TASK STATEMENT:
Reproduce only the lines from the one containing "walls = board_walls()" through the one containing "points = [vertex.co", exactly as written and with both ends included.

DATA EXCERPTS:
- - -
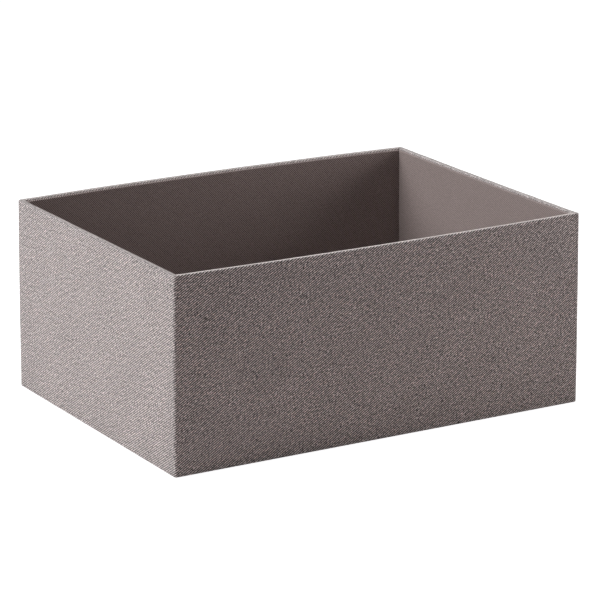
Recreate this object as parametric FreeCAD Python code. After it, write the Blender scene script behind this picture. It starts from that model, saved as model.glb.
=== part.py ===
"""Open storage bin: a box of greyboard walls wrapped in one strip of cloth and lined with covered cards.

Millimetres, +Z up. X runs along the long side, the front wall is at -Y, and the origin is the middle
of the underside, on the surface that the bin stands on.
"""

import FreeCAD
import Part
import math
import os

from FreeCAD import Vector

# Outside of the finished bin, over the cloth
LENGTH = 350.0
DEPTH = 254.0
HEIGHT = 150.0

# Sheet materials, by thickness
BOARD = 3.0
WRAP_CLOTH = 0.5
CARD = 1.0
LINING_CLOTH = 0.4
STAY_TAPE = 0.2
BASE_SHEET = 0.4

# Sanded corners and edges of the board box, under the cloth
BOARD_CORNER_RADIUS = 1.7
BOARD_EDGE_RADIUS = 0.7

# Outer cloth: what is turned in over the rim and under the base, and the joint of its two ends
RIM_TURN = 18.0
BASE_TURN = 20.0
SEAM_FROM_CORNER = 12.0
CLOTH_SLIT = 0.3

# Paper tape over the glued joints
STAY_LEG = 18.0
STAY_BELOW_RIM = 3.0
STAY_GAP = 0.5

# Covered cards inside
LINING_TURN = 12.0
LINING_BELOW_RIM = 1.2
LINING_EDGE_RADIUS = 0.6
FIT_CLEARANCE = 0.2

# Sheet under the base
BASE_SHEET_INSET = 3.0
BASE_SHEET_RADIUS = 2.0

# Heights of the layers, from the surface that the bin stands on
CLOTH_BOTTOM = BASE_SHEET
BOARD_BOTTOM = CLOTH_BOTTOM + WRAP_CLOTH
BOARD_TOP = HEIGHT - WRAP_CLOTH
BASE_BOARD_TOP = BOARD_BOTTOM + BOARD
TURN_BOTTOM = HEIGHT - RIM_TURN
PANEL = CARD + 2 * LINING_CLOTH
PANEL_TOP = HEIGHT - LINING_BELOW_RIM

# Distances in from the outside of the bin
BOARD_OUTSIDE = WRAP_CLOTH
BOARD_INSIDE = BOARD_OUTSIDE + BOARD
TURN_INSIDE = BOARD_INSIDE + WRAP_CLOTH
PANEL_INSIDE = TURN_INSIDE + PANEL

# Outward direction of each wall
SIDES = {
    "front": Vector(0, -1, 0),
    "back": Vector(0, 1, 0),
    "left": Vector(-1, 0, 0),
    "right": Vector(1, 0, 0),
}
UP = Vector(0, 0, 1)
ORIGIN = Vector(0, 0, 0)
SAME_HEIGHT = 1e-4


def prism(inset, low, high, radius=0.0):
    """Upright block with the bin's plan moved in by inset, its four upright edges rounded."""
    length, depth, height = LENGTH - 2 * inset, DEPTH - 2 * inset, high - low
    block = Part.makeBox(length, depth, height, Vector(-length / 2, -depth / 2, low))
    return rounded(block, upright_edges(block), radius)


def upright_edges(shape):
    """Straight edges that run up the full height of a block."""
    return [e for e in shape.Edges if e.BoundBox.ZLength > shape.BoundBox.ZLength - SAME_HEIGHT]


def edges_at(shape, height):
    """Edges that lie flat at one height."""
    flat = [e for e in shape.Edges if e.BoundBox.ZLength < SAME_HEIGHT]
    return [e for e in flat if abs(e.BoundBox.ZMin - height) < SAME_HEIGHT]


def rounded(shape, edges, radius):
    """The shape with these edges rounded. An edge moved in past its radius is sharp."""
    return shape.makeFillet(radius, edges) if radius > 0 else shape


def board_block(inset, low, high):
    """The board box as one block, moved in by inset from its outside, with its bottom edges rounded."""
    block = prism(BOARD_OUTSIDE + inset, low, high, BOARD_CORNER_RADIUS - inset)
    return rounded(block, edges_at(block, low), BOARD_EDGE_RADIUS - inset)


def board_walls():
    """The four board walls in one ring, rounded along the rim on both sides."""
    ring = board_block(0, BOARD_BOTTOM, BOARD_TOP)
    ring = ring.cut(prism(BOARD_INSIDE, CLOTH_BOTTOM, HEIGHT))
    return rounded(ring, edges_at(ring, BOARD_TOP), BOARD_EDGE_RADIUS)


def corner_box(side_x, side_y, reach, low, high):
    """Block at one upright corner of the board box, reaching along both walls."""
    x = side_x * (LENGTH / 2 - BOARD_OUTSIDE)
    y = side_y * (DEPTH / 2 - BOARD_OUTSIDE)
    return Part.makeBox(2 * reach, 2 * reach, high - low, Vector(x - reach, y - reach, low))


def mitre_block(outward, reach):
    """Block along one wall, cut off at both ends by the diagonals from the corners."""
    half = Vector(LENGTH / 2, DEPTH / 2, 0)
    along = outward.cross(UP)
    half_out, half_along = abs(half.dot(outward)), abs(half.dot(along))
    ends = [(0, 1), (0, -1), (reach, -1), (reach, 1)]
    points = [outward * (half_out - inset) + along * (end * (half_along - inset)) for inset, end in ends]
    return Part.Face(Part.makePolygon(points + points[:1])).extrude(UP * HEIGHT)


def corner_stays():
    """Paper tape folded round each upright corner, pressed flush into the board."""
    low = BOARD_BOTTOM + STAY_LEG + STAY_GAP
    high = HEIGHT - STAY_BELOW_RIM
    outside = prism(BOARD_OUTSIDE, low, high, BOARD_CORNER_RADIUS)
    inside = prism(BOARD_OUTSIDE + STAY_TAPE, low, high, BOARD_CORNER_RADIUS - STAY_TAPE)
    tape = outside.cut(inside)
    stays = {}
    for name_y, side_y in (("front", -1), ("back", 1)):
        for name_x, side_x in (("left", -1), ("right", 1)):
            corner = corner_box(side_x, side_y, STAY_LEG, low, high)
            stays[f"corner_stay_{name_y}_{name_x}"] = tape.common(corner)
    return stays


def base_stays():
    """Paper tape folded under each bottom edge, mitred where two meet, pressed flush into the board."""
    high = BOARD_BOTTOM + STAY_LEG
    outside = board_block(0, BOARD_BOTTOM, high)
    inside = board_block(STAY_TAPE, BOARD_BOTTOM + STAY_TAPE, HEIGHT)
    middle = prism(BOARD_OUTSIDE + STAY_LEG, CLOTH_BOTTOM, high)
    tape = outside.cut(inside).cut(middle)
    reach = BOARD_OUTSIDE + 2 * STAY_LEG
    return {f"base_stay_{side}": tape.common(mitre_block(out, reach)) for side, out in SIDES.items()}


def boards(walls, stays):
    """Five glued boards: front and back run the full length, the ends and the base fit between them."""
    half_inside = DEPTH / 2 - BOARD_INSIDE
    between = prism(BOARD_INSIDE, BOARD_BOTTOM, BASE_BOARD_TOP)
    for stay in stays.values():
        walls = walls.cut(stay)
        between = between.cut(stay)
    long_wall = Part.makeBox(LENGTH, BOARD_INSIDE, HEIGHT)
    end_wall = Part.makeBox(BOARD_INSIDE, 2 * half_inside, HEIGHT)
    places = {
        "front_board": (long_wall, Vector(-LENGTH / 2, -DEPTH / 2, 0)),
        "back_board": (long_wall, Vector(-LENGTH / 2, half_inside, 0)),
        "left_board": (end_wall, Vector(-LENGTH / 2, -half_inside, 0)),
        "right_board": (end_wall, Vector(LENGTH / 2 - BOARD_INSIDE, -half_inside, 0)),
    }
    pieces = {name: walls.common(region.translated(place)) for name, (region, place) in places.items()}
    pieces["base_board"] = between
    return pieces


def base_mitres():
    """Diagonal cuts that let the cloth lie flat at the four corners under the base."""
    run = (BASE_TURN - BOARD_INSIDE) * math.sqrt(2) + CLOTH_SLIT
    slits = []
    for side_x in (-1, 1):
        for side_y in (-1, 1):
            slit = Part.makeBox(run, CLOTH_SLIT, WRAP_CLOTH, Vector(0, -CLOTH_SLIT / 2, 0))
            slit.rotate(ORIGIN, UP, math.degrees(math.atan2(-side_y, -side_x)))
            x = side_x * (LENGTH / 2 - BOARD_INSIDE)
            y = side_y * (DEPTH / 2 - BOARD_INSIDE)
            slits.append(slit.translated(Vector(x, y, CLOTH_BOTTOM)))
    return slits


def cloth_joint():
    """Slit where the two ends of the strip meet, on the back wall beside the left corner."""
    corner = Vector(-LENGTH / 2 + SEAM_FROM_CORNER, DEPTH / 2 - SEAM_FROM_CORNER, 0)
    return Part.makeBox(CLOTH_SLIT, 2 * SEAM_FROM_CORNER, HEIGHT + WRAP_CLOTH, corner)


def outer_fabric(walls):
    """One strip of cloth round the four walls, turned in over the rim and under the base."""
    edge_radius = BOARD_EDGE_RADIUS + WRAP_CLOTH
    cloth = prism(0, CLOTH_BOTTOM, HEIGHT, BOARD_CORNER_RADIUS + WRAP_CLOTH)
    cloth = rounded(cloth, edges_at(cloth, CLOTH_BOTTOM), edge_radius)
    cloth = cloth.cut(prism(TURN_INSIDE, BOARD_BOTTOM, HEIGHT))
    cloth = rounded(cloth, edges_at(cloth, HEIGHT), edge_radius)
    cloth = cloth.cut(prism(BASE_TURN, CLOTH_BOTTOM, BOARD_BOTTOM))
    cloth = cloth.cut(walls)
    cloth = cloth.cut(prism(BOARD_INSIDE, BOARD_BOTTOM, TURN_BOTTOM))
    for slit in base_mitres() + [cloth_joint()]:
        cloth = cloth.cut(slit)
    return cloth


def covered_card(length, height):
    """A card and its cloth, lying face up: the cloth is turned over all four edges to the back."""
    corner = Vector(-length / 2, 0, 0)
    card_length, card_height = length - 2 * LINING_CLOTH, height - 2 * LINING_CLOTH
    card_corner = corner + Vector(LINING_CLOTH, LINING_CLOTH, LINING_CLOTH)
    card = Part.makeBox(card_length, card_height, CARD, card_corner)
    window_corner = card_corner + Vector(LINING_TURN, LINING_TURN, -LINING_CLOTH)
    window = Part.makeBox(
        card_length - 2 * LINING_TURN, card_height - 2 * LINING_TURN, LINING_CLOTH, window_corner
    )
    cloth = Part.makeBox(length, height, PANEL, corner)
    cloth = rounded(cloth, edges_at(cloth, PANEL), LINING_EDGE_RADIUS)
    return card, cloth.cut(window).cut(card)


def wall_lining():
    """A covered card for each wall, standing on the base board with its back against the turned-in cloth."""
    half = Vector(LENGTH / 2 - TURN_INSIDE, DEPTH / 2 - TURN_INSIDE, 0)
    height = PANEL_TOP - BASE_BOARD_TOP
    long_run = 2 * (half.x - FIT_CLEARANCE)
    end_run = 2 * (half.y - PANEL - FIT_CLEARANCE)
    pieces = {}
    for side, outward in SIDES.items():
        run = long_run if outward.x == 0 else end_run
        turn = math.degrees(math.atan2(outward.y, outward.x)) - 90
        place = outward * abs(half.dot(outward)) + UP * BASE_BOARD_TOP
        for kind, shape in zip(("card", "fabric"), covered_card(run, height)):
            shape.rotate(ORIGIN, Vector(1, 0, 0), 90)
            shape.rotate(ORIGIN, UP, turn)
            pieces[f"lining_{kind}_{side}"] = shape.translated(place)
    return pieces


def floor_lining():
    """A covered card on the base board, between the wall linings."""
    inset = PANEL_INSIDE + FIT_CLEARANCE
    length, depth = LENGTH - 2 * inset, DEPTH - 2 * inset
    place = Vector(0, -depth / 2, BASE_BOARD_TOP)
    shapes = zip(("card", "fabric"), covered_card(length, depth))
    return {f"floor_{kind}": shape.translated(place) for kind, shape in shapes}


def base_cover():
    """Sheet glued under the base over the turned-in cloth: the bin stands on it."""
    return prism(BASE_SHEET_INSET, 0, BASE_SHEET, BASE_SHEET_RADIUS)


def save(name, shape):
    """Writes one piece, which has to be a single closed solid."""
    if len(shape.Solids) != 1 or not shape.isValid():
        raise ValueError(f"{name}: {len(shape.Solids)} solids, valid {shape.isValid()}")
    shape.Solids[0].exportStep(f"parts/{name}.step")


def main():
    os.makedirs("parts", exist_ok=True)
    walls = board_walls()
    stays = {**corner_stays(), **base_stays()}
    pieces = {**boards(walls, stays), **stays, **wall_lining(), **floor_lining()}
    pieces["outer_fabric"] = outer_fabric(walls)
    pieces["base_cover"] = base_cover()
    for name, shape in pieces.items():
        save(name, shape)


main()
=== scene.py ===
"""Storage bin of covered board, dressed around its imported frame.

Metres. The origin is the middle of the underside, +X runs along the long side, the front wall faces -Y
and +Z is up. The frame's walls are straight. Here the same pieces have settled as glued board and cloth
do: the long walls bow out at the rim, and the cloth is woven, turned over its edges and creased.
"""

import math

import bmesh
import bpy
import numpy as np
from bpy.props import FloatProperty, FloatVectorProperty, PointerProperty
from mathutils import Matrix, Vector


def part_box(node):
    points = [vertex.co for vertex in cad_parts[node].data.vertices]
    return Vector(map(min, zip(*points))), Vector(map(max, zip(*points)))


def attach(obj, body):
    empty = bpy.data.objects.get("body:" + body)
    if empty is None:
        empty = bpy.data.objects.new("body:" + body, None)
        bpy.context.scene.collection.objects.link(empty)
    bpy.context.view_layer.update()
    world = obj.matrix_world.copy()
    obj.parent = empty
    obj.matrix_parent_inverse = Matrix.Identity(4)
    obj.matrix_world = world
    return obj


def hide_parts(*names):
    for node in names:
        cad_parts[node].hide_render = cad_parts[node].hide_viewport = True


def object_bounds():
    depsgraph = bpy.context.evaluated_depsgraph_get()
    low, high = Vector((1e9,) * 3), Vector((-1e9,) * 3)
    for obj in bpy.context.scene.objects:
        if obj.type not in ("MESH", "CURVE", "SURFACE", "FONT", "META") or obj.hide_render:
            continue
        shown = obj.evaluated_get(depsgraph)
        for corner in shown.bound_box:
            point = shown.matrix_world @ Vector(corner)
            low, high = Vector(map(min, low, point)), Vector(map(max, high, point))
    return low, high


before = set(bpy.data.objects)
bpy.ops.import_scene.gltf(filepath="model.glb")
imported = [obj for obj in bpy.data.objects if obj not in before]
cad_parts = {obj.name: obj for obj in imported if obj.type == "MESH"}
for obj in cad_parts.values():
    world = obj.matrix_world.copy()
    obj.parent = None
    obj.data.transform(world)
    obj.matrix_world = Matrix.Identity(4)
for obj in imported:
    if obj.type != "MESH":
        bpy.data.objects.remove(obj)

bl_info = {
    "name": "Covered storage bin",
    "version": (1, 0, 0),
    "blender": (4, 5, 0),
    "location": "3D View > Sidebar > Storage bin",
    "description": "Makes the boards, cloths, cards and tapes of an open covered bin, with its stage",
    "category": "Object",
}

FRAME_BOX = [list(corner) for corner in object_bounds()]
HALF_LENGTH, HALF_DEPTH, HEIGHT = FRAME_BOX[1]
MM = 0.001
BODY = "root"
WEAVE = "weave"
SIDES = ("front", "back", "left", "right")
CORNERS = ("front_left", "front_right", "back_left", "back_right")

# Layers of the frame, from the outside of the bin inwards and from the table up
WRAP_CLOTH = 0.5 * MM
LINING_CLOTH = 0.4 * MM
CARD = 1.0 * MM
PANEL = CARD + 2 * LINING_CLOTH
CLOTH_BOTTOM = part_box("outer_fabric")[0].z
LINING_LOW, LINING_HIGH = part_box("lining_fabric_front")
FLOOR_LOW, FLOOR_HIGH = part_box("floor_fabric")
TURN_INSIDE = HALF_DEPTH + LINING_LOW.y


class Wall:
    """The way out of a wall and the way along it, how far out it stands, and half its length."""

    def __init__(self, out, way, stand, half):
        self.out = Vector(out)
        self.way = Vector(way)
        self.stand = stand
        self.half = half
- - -
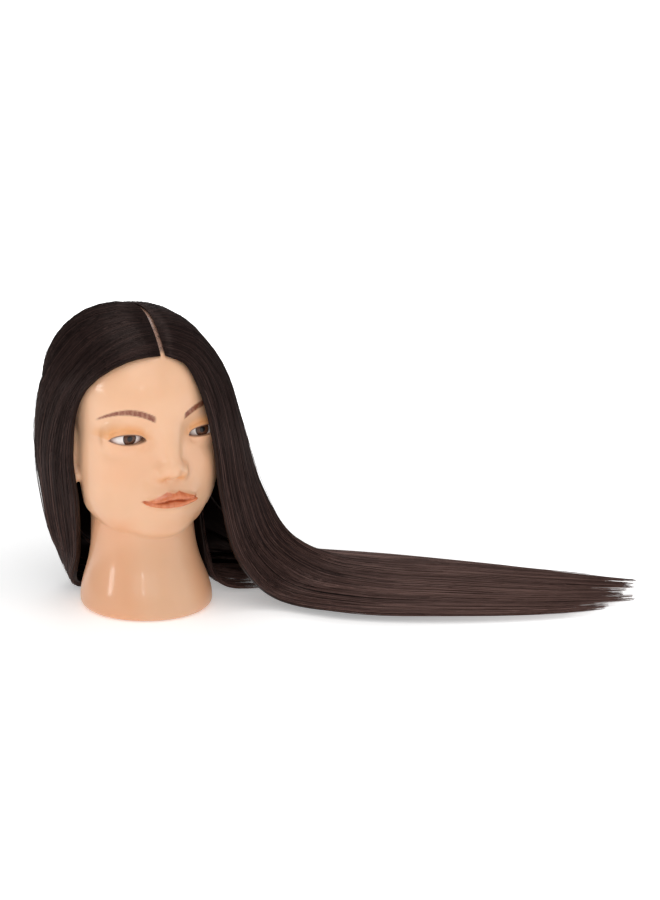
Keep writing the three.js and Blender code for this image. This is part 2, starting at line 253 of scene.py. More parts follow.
- - -
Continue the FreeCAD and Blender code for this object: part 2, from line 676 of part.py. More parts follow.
- - -
RESULT OF THIS TASK:
    walls = board_walls()
    stays = {**corner_stays(), **base_stays()}
    pieces = {**boards(walls, stays), **stays, **wall_lining(), **floor_lining()}
    pieces["outer_fabric"] = outer_fabric(walls)
    pieces["base_cover"] = base_cover()
    for name, shape in pieces.items():
        save(name, shape)


main()
=== scene.py ===
"""Storage bin of covered board, dressed around its imported frame.

Metres. The origin is the middle of the underside, +X runs along the long side, the front wall faces -Y
and +Z is up. The frame's walls are straight. Here the same pieces have settled as glued board and cloth
do: the long walls bow out at the rim, and the cloth is woven, turned over its edges and creased.
"""

import math

import bmesh
import bpy
import numpy as np
from bpy.props import FloatProperty, FloatVectorProperty, PointerProperty
from mathutils import Matrix, Vector


def part_box(node):
    points = [vertex.co for vertex in cad_parts[node].data.vertices]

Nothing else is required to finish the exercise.